I retired from the Advanced WU to the CPU; and I would advise to withdraw. I am studying the case of WU to GPU, Advanced.

[MtM]

The WU processing ultra-large to Anton; It is undervalued.
I loved processing units Advanced. I was a mathematician and I liked the theme of the new methods.
But my productivity dropped to 40%, 100% original.

Be subvaloran in the extreme points of Advanced units. Perhaps it is the right policy, I do not know these details.

I retired from the Advanced WU to the CPU; and I would advise to withdraw. I am studying the case of WU to GPU, Advanced.

I don't really understand your post.

Unit's advanced -> -advmethods or high performance clients? Theme?

Subvaloran means undervalued, but I don't understand this sentence at all -> Be subvaloran in the extreme points of Advanced units. Perhaps it is the right policy, I do not know these details.

Advanced WU to the cpu -> smp/high performance client or -advmethods? What are you advising and why?

[patonb]

He used a translator... I think hes just found out about the lower bigadvanced pts and is switching to regular smp.

[Jesse_V]

Just started work on project 7610. http://fah-web.stanford.edu/cgi-bin/fah ... ned?p=7610 Certainly a very interesting project description, as it explains that F@h is testing itself against Anton. I'm looking forward to the results, but it seems to me that F@h's Markov State Models will turn out to be right on the mark yet again.

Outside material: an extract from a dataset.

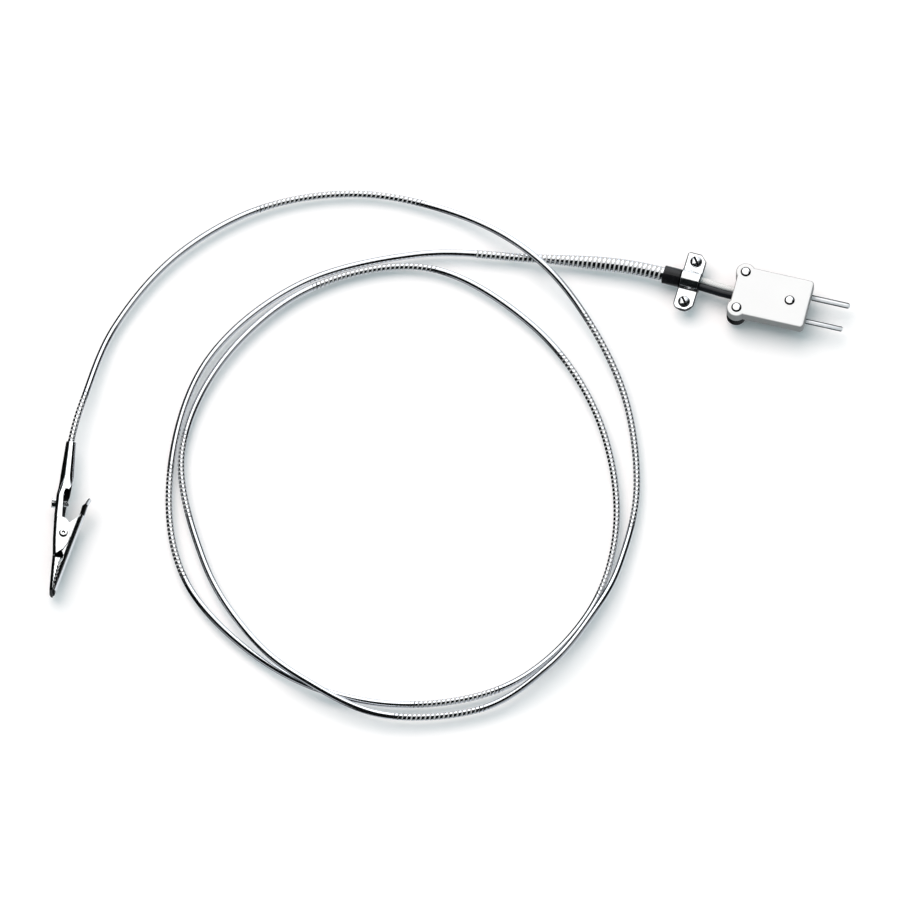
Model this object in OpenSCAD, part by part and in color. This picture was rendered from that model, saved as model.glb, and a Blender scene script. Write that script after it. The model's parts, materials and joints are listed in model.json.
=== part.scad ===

EDIT in 2012: See Dr. Pande's blog post here and I've strived to summarize the F@h-Anton relationship here as well, including some of the points covered in the publication Dr. Pande linked to below.

[VijayPande]

PS Here's an update of our work in this area
http://pubs.acs.org/doi/abs/10.1021/ja2 ... istoryKey=

I'll write a blog post with more details on this in a few days.